Short problem: Start at the line containing "in imported if", stop at the line containing "sign of x, name", and set down every line in that stretch exactly as written, and nothing else.

Data excerpt:
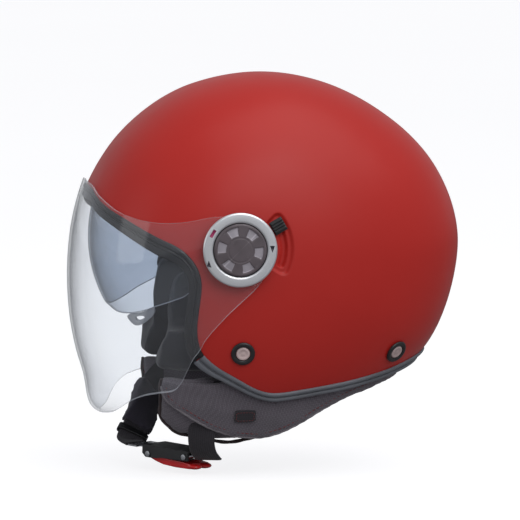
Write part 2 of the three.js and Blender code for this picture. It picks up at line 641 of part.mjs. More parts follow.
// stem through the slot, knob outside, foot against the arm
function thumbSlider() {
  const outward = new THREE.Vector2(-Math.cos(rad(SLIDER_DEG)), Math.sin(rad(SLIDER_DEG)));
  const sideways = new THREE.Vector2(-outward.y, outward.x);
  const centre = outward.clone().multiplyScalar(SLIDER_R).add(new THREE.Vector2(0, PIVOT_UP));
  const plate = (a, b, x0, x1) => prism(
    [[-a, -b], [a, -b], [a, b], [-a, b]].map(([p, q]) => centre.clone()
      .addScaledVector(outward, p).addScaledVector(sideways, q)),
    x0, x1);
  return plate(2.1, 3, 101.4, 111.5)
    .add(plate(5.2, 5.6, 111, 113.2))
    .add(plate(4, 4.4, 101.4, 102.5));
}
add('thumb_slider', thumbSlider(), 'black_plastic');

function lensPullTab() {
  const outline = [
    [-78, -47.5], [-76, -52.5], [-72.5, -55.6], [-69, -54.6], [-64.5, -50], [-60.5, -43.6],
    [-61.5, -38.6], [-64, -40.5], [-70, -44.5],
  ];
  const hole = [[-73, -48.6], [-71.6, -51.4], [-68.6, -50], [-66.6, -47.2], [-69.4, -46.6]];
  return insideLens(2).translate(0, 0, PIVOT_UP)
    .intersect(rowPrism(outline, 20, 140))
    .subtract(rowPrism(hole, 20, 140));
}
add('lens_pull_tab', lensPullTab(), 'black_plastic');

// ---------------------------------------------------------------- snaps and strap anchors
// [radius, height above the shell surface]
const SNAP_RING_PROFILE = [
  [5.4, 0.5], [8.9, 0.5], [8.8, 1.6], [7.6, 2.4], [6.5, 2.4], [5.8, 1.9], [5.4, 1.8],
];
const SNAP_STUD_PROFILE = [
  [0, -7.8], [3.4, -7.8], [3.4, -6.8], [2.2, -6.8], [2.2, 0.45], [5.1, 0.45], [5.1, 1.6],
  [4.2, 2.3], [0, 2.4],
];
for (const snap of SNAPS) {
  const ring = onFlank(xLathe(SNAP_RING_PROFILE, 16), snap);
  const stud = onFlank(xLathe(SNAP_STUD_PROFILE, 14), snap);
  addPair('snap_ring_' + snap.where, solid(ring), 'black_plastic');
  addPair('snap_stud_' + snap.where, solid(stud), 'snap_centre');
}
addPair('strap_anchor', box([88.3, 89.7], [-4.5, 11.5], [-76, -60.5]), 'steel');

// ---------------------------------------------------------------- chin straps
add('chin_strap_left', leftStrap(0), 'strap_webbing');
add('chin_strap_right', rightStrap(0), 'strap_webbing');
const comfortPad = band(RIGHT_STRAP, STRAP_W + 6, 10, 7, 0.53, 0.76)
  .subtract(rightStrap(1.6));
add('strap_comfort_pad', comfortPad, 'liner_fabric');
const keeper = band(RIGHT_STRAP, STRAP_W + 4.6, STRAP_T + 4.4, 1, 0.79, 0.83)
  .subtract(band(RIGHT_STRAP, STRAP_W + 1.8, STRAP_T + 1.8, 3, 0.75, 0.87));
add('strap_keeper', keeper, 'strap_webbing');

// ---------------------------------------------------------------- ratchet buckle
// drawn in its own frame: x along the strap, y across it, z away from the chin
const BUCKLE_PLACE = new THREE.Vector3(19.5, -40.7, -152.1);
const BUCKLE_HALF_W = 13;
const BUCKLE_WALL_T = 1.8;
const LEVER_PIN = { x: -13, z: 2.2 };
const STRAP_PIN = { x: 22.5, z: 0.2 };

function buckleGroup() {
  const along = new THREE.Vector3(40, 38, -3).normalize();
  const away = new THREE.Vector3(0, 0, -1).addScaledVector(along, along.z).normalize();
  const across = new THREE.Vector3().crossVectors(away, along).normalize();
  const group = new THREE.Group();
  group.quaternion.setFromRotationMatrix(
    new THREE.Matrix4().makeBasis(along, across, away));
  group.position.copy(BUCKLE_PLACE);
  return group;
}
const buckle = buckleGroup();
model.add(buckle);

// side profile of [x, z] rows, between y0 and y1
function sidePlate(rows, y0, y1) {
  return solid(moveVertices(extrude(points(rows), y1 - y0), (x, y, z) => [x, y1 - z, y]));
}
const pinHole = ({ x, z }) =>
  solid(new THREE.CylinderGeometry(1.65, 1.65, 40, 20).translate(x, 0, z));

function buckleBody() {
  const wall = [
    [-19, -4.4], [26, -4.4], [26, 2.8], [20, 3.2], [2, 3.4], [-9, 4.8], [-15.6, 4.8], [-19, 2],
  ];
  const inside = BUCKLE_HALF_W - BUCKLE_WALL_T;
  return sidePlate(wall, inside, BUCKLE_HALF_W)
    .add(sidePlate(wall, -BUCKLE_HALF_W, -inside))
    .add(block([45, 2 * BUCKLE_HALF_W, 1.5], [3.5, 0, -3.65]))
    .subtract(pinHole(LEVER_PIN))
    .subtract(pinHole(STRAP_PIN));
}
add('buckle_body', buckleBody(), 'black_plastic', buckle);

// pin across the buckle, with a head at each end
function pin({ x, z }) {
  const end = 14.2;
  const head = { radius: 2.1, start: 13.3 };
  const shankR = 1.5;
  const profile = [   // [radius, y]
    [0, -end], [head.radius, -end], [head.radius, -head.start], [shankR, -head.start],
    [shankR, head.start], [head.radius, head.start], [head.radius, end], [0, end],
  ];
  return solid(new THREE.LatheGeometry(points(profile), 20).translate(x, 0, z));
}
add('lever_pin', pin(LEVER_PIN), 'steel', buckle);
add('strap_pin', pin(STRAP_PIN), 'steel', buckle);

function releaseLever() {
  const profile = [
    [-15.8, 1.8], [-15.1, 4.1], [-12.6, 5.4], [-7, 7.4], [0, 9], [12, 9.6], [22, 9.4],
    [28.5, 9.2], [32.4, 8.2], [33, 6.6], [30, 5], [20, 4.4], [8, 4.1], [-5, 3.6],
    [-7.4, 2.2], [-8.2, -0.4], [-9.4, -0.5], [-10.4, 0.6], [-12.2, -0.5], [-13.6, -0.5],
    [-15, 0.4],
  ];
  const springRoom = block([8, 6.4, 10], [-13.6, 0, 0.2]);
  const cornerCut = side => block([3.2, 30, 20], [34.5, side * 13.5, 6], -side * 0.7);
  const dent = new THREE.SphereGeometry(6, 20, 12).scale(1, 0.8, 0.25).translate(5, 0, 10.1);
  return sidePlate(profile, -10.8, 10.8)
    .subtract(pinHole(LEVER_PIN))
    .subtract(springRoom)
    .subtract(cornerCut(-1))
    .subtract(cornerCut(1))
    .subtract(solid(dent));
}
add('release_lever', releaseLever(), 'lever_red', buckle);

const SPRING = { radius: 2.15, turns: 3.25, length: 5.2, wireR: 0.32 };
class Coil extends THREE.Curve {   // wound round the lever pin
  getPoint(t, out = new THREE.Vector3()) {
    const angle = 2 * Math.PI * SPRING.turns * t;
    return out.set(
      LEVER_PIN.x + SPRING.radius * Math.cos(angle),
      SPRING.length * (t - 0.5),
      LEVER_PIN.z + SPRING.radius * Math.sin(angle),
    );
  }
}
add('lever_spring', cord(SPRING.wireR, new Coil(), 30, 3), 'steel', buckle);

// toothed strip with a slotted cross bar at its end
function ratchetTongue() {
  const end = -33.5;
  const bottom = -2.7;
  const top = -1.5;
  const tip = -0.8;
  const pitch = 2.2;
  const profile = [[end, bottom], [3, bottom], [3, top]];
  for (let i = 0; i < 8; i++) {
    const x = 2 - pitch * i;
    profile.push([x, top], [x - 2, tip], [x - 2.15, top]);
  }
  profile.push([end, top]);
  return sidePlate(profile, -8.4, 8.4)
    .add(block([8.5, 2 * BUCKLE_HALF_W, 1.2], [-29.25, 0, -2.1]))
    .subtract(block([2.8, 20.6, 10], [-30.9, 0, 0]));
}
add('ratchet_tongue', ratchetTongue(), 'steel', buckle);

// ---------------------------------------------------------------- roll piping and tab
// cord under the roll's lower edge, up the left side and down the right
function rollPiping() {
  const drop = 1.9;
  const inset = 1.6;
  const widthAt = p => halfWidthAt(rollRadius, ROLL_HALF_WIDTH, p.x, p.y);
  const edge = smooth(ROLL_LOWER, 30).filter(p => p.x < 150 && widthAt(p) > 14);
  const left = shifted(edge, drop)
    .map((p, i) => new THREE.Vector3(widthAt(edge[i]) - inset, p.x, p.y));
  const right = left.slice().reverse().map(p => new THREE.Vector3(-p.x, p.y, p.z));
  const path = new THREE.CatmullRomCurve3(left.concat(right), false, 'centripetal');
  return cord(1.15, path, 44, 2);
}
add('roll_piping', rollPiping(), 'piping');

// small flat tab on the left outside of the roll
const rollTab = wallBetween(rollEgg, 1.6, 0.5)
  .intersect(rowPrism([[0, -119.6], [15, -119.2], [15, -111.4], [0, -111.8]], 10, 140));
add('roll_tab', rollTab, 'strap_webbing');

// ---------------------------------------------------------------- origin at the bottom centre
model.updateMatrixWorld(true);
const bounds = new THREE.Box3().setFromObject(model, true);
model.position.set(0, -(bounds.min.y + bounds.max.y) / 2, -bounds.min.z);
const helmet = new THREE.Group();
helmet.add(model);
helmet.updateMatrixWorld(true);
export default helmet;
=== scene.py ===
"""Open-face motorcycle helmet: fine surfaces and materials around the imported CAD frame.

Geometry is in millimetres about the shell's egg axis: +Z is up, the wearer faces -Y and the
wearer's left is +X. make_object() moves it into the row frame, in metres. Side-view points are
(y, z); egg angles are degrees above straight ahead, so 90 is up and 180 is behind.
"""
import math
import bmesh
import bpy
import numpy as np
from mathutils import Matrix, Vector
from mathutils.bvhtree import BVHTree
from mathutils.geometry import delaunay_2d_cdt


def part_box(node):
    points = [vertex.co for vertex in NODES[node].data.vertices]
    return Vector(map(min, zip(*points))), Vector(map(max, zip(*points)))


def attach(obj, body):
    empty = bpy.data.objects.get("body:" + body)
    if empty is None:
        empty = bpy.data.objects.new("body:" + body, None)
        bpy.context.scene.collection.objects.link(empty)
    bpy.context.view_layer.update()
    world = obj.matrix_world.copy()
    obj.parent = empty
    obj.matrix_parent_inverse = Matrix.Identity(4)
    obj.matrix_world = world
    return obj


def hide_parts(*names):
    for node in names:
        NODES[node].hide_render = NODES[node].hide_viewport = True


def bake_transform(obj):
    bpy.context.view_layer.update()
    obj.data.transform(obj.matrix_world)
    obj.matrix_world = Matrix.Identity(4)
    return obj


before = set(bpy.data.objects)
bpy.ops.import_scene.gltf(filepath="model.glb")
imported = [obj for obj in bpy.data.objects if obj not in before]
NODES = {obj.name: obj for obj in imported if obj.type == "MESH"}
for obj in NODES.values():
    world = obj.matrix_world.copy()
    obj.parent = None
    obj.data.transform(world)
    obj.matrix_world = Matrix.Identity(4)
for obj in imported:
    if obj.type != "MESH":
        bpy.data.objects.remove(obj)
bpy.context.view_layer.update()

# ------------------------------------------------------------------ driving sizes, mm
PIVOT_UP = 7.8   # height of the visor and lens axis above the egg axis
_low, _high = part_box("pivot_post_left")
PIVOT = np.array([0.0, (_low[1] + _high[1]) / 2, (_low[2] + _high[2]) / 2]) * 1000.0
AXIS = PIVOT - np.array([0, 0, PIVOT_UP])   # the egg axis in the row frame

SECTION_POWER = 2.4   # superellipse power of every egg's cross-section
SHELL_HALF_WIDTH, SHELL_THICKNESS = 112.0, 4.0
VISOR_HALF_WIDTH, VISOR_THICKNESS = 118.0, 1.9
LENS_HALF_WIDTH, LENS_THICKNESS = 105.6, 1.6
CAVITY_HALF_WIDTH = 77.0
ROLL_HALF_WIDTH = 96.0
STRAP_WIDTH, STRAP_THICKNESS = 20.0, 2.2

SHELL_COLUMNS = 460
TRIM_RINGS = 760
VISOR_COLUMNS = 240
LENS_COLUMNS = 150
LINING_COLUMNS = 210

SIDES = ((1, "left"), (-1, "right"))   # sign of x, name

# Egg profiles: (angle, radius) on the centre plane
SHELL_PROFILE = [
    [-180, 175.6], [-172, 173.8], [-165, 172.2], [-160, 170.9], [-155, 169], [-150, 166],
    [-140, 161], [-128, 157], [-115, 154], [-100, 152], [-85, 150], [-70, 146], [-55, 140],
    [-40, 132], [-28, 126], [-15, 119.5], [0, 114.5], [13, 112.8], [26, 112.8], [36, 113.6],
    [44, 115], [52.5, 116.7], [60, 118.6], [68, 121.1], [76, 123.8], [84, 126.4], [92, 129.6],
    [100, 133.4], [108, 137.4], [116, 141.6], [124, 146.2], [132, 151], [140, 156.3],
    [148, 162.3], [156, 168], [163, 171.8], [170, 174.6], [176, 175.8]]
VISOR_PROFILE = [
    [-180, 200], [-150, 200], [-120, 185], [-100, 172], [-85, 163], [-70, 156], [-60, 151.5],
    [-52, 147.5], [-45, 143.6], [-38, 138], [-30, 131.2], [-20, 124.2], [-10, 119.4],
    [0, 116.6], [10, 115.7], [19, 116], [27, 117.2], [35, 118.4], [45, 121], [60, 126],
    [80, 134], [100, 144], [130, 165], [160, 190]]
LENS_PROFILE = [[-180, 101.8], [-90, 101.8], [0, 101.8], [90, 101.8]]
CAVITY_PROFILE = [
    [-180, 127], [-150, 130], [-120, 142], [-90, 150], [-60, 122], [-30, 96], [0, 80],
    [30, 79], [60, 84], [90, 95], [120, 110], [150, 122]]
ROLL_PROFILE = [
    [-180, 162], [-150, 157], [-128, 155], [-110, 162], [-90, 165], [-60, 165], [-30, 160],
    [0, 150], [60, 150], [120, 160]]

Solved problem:
NODES = {obj.name: obj for obj in imported if obj.type == "MESH"}
for obj in NODES.values():
    world = obj.matrix_world.copy()
    obj.parent = None
    obj.data.transform(world)
    obj.matrix_world = Matrix.Identity(4)
for obj in imported:
    if obj.type != "MESH":
        bpy.data.objects.remove(obj)
bpy.context.view_layer.update()

# ------------------------------------------------------------------ driving sizes, mm
PIVOT_UP = 7.8   # height of the visor and lens axis above the egg axis
_low, _high = part_box("pivot_post_left")
PIVOT = np.array([0.0, (_low[1] + _high[1]) / 2, (_low[2] + _high[2]) / 2]) * 1000.0
AXIS = PIVOT - np.array([0, 0, PIVOT_UP])   # the egg axis in the row frame

SECTION_POWER = 2.4   # superellipse power of every egg's cross-section
SHELL_HALF_WIDTH, SHELL_THICKNESS = 112.0, 4.0
VISOR_HALF_WIDTH, VISOR_THICKNESS = 118.0, 1.9
LENS_HALF_WIDTH, LENS_THICKNESS = 105.6, 1.6
CAVITY_HALF_WIDTH = 77.0
ROLL_HALF_WIDTH = 96.0
STRAP_WIDTH, STRAP_THICKNESS = 20.0, 2.2

SHELL_COLUMNS = 460
TRIM_RINGS = 760
VISOR_COLUMNS = 240
LENS_COLUMNS = 150
LINING_COLUMNS = 210

SIDES = ((1, "left"), (-1, "right"))   # sign of x, name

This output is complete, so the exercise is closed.